Re: New member thoughts on being "cured"

Postby ANDRETEXAS » Sat Feb 01, 2020 12:27 pm

I don't use the term "cured" in reference to my bouts with two forms of cancer. I've adjusted my mind to not think of it on a daily basis. I have definitely made adjustments to my life as far a diet and exercise is concerned. I prefer to say there is "no evidence of disease" in the context of my cancers. I think dwelling on cancer and the word "cure" CAN be debilitating in attempting to live a cancer-free life. I don't begrudge or condemn or disapprove of anyone using any term they like for their situation. I just find it more desirable for myself to live my life the best I can for ME. The subject of cancer is relegated to when I see it on TV or someone asks me about it. But as soon as it's discussed, I go back to the mindset of living the life I want, but also remembering, as stated earlier, that there were patients who didn't get to ring the bell after chemo. I talk to myself positively about being healthy and things i can do to stay that way, and so far my mind and body have cooperated. In the recesses of my mind I know I could get cancer a third time. But for me, that's something I will worry about if it ever occurs. Party on Garth! Party on Wayne! Peace and health to all !!
2/10/14 - Colon resect
2/13 - DX- Stage IIIb
6 of 18 lymph nodes cancerous
3/7 - Port placed
3/11 - FOLFOX (12 rds w/full oxi)
8/14 - Chemo finish
8/25 - CT- Inc
9/5 - clean PET
12/10- clean CT

3/2/15 - Clean colonoscopy & port removed
3/4 - clean CT
9/21- clean CT

3/23/16 - clean CT

2/22/17- clean CT

3/21/18 - clean CT
4/1 - clean colonoscopy

3/11/19 - clean CT
9/23 - Five-year release - Annual visits now !

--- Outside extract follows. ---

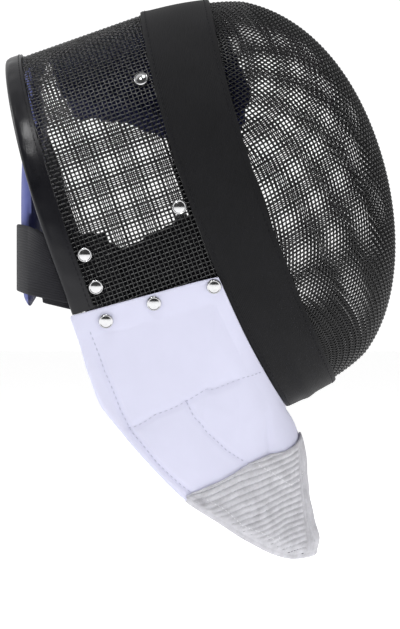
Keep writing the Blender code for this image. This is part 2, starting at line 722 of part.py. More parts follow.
def build_cheek_pad(frame, material, side):
    """A cheek pad: inside the lower side of the basket, its top edge falling at the rear."""
    along = np.array([0.0, 0.06, 0.15, 0.24, 0.36, 0.52, 0.70, 0.85, 0.94, 1.0])
    rear = -BASKET_DEPTH_SIDE + CHEEK_PAD_INSET
    depth = rear + (-CHEEK_PAD_FRONT - rear) * along
    fall = smooth_through(CHEEK_PAD_ROWS, "along", "fall", along)
    top = CHEEK_PAD_TOP + (CHEEK_PAD_FOOT - CHEEK_PAD_TOP) * fall
    down = np.array([0.0, 0.09, 0.30, 0.65, 0.91, 1.0])
    height = top[:, None] + (CHEEK_PAD_FOOT - top)[:, None] * down[None, :]
    outer = side_point(np.repeat(depth[:, None], len(down), axis=1), height, CHEEK_PAD_FACE)
    inner = padded(outer, CHEEK_PAD_THICKNESS)
    flip = np.array([1.0, 1.0 if side == "left" else -1.0, 1.0])
    vertices, faces = slab(outer * flip, inner * flip)
    return add_object("cheek_pad_" + side, vertices, faces, material, frame)


def rivet_depth(angle, share):
    """Depth of a rivet between the band's rear edge and the binding's front edge, clear of both."""
    front = band_middle(angle) - band_width(angle) / 2 - RIVET_RADIUS - CLEARANCE
    rear = rear_depth(angle) + binding_width(angle) + RIVET_RADIUS + CLEARANCE
    return front + (rear - front) * share


def rivet_places():
    """Name, seat, outward direction and length of grip of every rivet, both sides."""
    grips = {
        "mesh": (0.0, MESH_WALL),
        "anchor": (0.0, -ANCHOR_BACK),
        "bib": (BIB_FACE, BIB_FACE + MESH_WALL),
    }
    places = []
    for number, row in enumerate(RIVET_ROWS, start=1):
        growth, grip = grips[row["holds"]]
        height = np.array(RIM_HALF_HEIGHT * row["height"])
        depth = rivet_depth(angle_at_height(height), row["depth"])
        seat = side_point(depth, height, growth)
        rise = side_point(depth, height + RIVET_STEP, growth) - seat
        outward = Vector((0.0, float(rise[2]), float(-rise[1]))).normalized()
        for side, sign in (("left", 1.0), ("right", -1.0)):
            flip = Vector((1.0, sign, 1.0))
            places.append((f"rivet_{side}_{number}", Vector(seat) * flip, outward * flip, grip,
                           row["holds"]))
    return places


def turned(profile, sides):
    """Vertices and faces of a profile of radius and height pairs turned round +Z."""
    angle = np.linspace(0.0, 2.0 * math.pi, sides, endpoint=False)
    rings = np.array([[(radius * math.cos(a), radius * math.sin(a), height) for a in angle]
                      for radius, height in profile])
    return spun_shell(rings)


def rivet_matrix(seat, outward):
    """Place of a rivet: its own +Z along the wall's outward direction."""
    return Matrix.Translation(seat) @ outward.to_track_quat("Z", "Y").to_matrix().to_4x4()


def build_rivet(frame, material, place):
    """A rivet: a dome outside, a shank through the wall and a flat foot inside."""
    name, seat, outward, grip, _ = place
    foot = -(grip + RIVET_EASE)
    head = [(row["radius"] * RIVET_RADIUS, CLEARANCE + row["rise"] * RIVET_DOME)
            for row in RIVET_DOME_ROWS]
    stem = [
        (RIVET_SHANK_RADIUS, CLEARANCE), (RIVET_SHANK_RADIUS, foot),
        (RIVET_FOOT_RADIUS, foot), (RIVET_FOOT_RADIUS, foot - RIVET_FOOT),
        (0.0, foot - RIVET_FOOT),
    ]
    profile = head + stem
    vertices, faces = turned(profile, RIVET_SIDES)
    piece = add_object(name, vertices, faces, material, frame)
    piece.matrix_local = rivet_matrix(seat, outward)
    return piece


def build_hole_cutter(frame, holds):
    """Pins that cut the rivets' holes with their clearance, for the rivets that hold a piece."""
    vertices, faces = [], []
    radius = RIVET_SHANK_RADIUS + CLEARANCE
    reach = HOLE_REACH
    for _, seat, outward, _, holding in rivet_places():
        if holding not in holds:
            continue
        pin = ((0.0, reach), (radius, reach), (radius, -reach), (0.0, -reach))
        points, sides = turned(pin, RIVET_SIDES)
        place = rivet_matrix(seat, outward)
        first = len(vertices)
        vertices += [tuple(place @ Vector(point)) for point in points]
        faces += [tuple(first + corner for corner in side) for side in sides]
    cutter = add_object("hole_cutter_" + "_".join(holds), vertices, faces, None, frame)
    cutter.hide_render = True
    cutter.display_type = "WIRE"
    return cutter


def cut_holes(piece, cutter):
    """Cut a piece with the rivets' hole cutter."""
    cut = piece.modifiers.new("rivet_holes", "BOOLEAN")
    cut.operation = "DIFFERENCE"
    cut.solver = "EXACT"
    cut.object = cutter


def build_frame():
    """The empty that leans the mask back and puts the head's seat at the world's origin."""
    frame = bpy.data.objects.new("mask_frame", None)
    bpy.context.collection.objects.link(frame)
    lean = Matrix.Rotation(-LEAN, 4, "Y")
    seat = lean @ Vector((-SEAT_DEPTH, 0.0, SEAT_HEIGHT))
    frame.matrix_world = Matrix.Translation(-seat) @ lean
    return frame


def main():
    """Build every piece of the mask."""
    for old in list(bpy.data.objects):
        bpy.data.objects.remove(old, do_unlink=True)
    wire = make_material("black_wire", (0.020, 0.020, 0.022), 0.45, 0.4)
    satin = make_material("black_satin", (0.020, 0.020, 0.024), 0.42)
    binding = make_material("black_binding", (0.016, 0.016, 0.020), 0.22)
    white = make_material("white_cloth", (0.72, 0.72, 0.80), 0.85)
    lame = make_material("grey_lame", (0.55, 0.55, 0.58), 0.48, 0.4)
    chrome = make_material("chrome", (0.75, 0.75, 0.77), 0.15, 1.0)
    blue = make_material("blue_cloth", (0.10, 0.12, 0.42), 0.70)
    elastic = make_material("black_elastic", (0.035, 0.035, 0.042), 0.80)
    navy = make_material("navy_pad", (0.012, 0.014, 0.050), 0.80)
    black = make_material("black_pad", (0.012, 0.012, 0.015), 0.80)
    frame = build_frame()
    basket_holes = build_hole_cutter(frame, ("mesh", "anchor", "bib"))
    bib_holes = build_hole_cutter(frame, ("bib",))
    anchor_holes = build_hole_cutter(frame, ("anchor",))
    build_face_mesh(frame, wire)
    build_side_mesh(frame, wire, basket_holes)
    build_trim_band(frame, satin)
    build_rear_edge_binding(frame, binding)
    build_bib(frame, white, bib_holes)
    build_bib_patch(frame, lame)
    build_tongue(frame, blue)
    build_rear_strap(frame, elastic)
    build_crown_pad(frame, navy)
    for side in ("right", "left"):
        build_strap_anchor(frame, elastic, side, anchor_holes)
        build_cheek_pad(frame, black, side)
    for place in rivet_places():
        build_rivet(frame, chrome, place)
    bpy.context.view_layer.update()


main()
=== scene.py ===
"""Foil fencing mask, dressed for the render: woven wire, satin band, padded bib and fittings.

Shapes are worked out in the mask's own frame, in metres: depth runs forward from the rim plane,
lateral to the wearer's left and height up the face. Growth is how far a surface lies outside the
wire mesh's outer face. Finished points are leaned back into the world frame, whose origin is the
point of the crown pad that the top of the head meets.
"""
from __future__ import annotations

import logging
import math
from dataclasses import dataclass, field
from enum import Enum
from typing import Any, Sequence

import bpy
import numpy as np
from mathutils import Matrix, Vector


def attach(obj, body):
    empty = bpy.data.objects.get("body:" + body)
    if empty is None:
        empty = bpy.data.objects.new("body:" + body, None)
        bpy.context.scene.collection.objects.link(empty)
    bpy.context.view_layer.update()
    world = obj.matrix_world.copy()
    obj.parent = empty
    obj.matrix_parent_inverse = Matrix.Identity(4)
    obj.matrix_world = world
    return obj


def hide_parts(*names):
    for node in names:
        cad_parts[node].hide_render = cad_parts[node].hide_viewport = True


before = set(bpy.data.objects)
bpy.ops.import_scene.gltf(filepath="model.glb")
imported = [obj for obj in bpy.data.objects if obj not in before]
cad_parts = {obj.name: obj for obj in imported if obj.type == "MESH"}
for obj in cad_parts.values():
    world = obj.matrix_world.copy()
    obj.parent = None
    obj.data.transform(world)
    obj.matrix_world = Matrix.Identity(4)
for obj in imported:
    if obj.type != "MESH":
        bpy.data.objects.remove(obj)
LOG = logging.getLogger("mask")
Array = np.ndarray


class Side(Enum):
    """The wearer's two sides, with the sign of the lateral axis."""

    LEFT = 1.0
    RIGHT = -1.0

    @property
    def word(self) -> str:
        """Lower-case name used in node names."""
        return self.name.lower()


class Held(Enum):
    HUNG = "hung"
    STRETCHED = "stretched"
    FOLDED = "folded"
    LAID = "laid"


def signed_power(values: Array, power: float) -> Array:
    """Raise the size of each value to a power and keep its sign."""
    return np.sign(values) * np.abs(values) ** power


def smooth_through(rows: Sequence[tuple[float, float]], places: Array) -> Array:
    """Read a smooth monotone curve through table rows at the given places.

    Between two rows the curve is a cubic whose slope at each row is the harmonic mean of the
    slopes on either side of it, and 0 where they differ in sign.

    Args:
        rows: Pairs of place and value, in rising order of place.
        places: Where the curve is read.

    Returns:
        The curve's value at each place.
    """
    x, y = np.array(rows, dtype=float).T
    step = np.diff(x)
    slope = np.diff(y) / step
    total = slope[:-1] + slope[1:]
    agree = slope[:-1] * slope[1:] > 0.0
    inner = np.where(agree, 2.0 * slope[:-1] * slope[1:] / np.where(total == 0.0, 1.0, total), 0.0)
    tangent = np.concatenate([slope[:1], inner, slope[-1:]])
    places = np.clip(places, x[0], x[-1])
    cell = np.clip(np.searchsorted(x, places, side="right") - 1, 0, len(step) - 1)
    t = (places - x[cell]) / step[cell]
    first = (1 + 2 * t) * (1 - t) ** 2 * y[cell] + t * (1 - t) ** 2 * step[cell] * tangent[cell]
    last = t * t * (3 - 2 * t) * y[cell + 1] + t * t * (t - 1) * step[cell] * tangent[cell + 1]
    return first + last


def unit(vectors: Array) -> Array:
    """Scale vectors to length 1."""
    return vectors / np.maximum(np.linalg.norm(vectors, axis=-1, keepdims=True), 1e-12)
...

4/13/23 - clean colonoscopy

ONE DAY AT A TIME !

zx10guy
Posts: 233
Joined: Mon Jan 07, 2013 12:54 pm

Re: New member thoughts on being "cured"

Postby zx10guy » Sat Feb 01, 2020 2:48 pm

I agree with the others on the topic of using the word "cured". I appreciate doctors being very optimistic as this is really needed for cancer patients who are in an extremely vulnerable situation. But I feel it was irresponsible for your doctor to use "cured" with you; especially at such an early stage in your treatment. NED (no evidence of disease) should have been the proper term and what your doctor should have used.

You'll see discussions as to when one might be considered "cured". The golden mile marker is 5 years. Many doctors feel when you cross that threshold, your chances of having cancer again falls in line with the general population. But I've learned that even past 5 years...10 years even, that this wretched disease can still make an appearance.